* **What is needed**: Filter the records below for the word "dimensions". Copy each line that holds it.

---------- Data records ----------

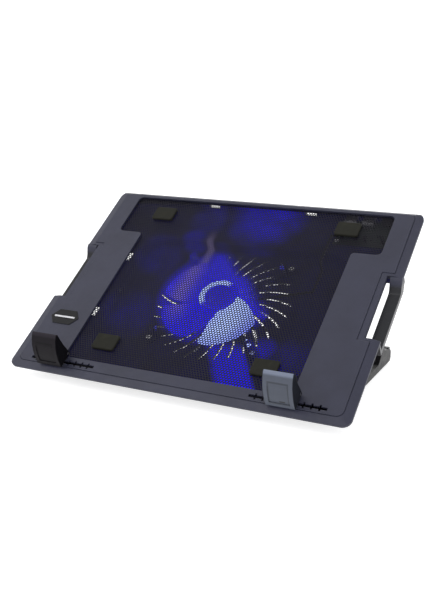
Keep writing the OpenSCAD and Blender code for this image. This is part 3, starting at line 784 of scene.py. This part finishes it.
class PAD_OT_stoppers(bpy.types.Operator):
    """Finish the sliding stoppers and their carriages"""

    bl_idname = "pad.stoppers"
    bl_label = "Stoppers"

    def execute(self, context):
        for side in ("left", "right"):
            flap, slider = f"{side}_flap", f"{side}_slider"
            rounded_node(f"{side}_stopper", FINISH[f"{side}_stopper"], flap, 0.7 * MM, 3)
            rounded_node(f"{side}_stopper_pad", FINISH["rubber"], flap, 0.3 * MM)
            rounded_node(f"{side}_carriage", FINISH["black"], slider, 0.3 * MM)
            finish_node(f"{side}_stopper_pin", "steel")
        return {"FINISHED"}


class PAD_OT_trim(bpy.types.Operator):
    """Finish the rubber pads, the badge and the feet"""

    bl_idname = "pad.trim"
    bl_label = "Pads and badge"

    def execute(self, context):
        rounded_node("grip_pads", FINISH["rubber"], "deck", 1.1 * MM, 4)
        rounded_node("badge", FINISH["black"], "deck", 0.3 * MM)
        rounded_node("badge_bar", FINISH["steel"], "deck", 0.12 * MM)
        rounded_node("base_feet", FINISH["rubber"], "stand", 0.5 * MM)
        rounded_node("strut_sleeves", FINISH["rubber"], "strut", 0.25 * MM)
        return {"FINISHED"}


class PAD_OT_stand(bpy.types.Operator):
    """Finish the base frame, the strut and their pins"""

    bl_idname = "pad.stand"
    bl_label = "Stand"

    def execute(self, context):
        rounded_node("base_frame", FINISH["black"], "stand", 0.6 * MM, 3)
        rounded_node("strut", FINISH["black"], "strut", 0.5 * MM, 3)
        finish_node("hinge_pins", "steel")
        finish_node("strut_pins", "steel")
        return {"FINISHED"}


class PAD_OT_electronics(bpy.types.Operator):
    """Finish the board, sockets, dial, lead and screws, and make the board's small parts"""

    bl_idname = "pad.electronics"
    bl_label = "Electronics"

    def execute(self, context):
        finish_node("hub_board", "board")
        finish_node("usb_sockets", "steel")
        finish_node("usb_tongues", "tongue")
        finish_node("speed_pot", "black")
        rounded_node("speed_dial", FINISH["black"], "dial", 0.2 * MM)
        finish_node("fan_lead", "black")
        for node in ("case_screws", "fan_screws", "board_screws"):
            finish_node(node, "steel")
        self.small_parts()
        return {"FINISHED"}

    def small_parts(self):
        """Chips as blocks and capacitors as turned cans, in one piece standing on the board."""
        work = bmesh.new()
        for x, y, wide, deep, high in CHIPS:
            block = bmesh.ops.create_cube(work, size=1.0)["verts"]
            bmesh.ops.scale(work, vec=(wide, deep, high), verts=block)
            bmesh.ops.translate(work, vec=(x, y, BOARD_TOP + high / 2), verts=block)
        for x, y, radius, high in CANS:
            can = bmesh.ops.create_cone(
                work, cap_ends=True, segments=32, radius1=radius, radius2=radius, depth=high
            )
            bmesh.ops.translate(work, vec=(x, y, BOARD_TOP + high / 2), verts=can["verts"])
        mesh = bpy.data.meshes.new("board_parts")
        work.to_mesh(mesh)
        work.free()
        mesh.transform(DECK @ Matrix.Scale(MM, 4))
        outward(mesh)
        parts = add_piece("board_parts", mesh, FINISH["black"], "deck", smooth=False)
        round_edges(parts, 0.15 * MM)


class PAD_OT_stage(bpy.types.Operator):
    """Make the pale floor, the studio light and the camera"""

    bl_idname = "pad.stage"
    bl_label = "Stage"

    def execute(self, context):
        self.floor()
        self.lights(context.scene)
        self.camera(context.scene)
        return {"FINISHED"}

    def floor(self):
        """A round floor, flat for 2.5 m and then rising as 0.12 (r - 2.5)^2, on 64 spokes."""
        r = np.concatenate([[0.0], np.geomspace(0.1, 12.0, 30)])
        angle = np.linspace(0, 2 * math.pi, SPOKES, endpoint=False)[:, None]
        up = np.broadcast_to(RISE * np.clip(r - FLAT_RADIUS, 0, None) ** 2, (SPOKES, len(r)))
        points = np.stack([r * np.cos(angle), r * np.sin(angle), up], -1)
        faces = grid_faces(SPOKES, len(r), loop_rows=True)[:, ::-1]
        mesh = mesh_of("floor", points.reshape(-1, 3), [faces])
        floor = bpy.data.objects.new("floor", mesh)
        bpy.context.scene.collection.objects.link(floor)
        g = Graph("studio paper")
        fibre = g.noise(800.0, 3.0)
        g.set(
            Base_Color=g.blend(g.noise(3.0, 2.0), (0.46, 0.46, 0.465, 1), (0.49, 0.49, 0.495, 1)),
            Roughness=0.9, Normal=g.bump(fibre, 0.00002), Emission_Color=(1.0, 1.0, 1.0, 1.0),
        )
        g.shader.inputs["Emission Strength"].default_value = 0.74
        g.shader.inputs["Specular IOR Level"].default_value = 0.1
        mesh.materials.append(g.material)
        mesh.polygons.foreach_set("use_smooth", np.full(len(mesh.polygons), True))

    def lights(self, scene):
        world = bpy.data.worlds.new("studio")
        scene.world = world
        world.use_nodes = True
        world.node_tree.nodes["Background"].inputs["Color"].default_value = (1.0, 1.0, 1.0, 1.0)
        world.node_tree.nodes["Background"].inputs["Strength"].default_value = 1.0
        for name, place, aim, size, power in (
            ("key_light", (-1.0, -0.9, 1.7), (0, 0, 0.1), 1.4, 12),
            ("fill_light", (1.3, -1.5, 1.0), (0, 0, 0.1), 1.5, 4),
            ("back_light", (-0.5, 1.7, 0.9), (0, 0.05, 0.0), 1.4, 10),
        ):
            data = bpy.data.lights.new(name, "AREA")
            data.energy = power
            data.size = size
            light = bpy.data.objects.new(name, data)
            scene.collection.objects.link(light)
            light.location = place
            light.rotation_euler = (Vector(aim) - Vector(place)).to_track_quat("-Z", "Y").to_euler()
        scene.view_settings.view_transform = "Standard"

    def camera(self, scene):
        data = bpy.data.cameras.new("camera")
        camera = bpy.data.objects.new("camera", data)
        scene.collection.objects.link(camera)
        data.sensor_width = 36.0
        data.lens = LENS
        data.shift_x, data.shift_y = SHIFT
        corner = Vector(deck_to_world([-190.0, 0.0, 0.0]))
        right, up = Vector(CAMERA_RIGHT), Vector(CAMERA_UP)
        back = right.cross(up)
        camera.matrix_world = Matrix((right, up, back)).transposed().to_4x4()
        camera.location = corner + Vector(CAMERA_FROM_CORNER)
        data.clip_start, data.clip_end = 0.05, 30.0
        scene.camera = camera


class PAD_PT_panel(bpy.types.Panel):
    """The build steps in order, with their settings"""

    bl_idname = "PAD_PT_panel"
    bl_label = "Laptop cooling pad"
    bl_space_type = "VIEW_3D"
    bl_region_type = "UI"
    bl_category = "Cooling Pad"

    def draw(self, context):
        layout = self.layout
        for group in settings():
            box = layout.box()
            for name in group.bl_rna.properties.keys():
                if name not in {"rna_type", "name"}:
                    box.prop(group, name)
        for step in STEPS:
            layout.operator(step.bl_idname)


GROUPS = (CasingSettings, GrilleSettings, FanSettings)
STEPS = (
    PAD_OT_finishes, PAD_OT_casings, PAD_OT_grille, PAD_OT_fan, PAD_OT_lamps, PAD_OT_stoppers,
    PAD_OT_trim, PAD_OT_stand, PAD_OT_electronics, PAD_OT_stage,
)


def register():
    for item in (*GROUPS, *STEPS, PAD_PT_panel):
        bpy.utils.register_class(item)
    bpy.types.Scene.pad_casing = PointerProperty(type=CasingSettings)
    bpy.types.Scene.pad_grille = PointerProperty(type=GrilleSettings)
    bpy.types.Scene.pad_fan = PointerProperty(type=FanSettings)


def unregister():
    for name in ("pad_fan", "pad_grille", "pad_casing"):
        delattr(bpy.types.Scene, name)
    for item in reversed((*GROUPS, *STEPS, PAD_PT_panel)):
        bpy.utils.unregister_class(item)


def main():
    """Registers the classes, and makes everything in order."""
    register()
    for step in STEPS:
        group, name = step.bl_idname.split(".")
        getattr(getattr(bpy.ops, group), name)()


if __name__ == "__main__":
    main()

----------
---------- Data records ----------

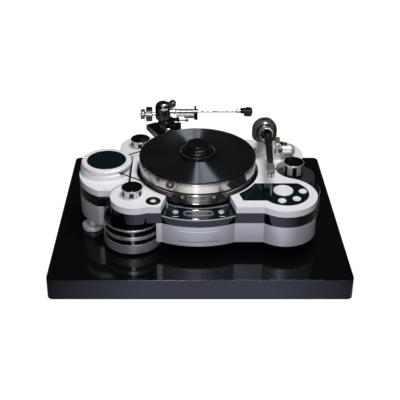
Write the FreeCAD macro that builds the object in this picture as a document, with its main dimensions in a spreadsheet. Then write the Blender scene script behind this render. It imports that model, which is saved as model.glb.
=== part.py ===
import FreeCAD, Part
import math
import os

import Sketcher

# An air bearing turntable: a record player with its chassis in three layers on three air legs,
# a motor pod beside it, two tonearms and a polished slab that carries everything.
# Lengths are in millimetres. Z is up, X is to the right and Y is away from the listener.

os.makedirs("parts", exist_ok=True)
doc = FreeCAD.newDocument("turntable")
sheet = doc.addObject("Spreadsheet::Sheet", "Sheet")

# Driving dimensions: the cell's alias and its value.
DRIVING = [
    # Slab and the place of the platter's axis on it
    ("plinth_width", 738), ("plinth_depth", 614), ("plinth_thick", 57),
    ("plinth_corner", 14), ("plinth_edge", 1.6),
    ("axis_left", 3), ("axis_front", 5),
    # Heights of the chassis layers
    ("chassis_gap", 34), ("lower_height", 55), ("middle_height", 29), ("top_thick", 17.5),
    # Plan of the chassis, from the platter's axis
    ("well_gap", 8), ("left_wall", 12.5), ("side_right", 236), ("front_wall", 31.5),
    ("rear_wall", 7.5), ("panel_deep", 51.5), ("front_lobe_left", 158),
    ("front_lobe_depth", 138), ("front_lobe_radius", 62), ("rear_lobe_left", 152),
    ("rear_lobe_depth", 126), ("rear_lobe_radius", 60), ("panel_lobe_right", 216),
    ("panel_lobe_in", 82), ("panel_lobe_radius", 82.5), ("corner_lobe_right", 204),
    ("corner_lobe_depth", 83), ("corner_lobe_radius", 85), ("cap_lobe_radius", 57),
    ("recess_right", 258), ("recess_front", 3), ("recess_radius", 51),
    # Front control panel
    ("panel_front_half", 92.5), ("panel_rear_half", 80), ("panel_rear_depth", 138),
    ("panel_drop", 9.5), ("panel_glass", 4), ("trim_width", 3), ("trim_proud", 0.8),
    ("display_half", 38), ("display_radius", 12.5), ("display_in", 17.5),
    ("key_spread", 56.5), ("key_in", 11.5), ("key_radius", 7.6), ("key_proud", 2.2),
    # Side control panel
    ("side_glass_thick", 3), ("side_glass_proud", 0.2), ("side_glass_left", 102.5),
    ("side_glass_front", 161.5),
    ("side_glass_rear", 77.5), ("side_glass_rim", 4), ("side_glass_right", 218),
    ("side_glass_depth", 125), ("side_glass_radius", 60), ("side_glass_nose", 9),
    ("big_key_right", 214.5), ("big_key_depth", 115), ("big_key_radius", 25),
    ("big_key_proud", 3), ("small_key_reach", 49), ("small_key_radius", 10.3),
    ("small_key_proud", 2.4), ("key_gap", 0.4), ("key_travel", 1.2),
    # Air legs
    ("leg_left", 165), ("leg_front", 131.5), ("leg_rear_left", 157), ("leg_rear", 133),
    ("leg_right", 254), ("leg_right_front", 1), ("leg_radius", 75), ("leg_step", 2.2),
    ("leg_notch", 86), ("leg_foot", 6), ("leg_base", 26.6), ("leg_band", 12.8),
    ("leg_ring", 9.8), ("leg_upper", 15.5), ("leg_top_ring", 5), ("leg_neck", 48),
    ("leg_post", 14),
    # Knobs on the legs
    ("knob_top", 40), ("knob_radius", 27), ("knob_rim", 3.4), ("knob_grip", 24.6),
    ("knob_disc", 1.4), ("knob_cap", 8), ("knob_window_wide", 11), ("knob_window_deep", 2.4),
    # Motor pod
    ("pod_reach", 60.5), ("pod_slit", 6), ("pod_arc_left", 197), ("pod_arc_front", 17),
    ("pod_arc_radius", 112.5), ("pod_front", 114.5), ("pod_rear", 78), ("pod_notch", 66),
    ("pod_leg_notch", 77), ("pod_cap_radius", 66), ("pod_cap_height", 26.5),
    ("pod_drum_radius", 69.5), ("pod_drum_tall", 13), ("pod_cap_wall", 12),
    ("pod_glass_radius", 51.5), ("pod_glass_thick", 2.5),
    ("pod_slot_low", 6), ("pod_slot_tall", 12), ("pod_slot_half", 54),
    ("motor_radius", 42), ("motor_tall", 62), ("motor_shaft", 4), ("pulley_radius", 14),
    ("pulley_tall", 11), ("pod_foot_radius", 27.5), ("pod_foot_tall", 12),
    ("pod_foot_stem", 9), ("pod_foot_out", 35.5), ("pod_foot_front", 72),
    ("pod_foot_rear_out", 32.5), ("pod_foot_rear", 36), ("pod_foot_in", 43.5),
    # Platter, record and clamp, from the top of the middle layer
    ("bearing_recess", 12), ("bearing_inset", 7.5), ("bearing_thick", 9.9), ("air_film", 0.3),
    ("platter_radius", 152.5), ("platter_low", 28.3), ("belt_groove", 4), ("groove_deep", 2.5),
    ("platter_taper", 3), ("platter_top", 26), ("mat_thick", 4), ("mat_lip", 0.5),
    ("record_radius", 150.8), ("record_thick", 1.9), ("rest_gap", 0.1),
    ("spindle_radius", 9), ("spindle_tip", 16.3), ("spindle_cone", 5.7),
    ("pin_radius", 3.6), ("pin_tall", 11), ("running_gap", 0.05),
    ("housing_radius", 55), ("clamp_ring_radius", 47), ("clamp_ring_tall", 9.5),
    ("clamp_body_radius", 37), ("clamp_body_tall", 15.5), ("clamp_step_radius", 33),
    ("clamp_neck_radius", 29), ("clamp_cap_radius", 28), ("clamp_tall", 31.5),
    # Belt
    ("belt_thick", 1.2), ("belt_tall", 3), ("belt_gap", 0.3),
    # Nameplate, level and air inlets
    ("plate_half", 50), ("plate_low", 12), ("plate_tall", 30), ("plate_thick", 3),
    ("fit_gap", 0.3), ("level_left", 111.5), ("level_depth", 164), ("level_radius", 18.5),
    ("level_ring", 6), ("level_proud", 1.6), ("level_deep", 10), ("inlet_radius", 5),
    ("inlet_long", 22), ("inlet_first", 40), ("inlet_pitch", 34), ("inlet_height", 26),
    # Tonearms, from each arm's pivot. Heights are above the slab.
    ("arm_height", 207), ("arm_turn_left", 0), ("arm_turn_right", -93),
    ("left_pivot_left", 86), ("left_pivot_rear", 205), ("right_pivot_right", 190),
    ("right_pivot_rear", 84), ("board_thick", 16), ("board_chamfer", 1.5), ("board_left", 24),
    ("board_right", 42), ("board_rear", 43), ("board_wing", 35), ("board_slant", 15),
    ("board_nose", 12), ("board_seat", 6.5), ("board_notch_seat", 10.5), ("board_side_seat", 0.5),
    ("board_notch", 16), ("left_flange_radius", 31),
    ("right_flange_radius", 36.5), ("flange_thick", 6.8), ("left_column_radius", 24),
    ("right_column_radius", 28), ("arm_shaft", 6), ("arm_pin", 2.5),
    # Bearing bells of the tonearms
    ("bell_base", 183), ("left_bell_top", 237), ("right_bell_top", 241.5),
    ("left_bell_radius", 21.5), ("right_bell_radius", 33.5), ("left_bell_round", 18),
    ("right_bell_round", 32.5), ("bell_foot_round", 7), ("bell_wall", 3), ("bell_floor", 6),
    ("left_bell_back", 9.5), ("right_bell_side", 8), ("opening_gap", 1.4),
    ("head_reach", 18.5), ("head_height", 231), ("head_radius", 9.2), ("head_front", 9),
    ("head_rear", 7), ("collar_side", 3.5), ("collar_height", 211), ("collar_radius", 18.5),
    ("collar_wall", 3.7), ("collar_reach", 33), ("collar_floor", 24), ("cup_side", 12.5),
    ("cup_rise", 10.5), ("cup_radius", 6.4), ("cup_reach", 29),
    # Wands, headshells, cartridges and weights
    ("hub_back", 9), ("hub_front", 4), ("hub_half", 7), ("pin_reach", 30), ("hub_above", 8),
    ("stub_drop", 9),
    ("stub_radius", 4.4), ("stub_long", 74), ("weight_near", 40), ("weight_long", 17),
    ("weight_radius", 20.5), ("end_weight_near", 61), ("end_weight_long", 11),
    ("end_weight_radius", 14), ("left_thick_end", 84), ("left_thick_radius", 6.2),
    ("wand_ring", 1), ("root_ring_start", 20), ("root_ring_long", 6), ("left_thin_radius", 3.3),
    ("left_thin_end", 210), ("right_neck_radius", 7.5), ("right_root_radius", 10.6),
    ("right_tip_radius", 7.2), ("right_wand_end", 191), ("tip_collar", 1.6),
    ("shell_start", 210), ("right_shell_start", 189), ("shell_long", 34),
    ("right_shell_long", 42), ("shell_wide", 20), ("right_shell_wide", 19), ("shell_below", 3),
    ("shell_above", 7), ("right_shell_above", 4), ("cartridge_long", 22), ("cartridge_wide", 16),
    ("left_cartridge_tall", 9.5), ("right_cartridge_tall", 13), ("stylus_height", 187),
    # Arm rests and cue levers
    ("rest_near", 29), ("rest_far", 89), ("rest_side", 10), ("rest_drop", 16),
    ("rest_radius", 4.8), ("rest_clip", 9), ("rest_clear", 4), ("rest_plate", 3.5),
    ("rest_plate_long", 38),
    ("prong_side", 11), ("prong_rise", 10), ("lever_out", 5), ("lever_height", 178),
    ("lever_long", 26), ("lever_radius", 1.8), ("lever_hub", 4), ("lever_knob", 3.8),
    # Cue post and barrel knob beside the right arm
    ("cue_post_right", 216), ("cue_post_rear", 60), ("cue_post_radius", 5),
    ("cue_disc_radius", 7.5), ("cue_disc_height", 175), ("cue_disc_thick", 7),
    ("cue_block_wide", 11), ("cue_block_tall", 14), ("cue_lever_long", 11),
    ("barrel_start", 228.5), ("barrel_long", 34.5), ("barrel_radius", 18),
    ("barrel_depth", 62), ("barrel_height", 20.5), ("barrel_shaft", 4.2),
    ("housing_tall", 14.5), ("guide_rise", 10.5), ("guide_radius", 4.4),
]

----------

* **Written response**:
Write the FreeCAD macro that builds the object in this picture as a document, with its main dimensions in a spreadsheet. Then write the Blender scene script behind this render. It imports that model, which is saved as model.glb.
# Driving dimensions: the cell's alias and its value.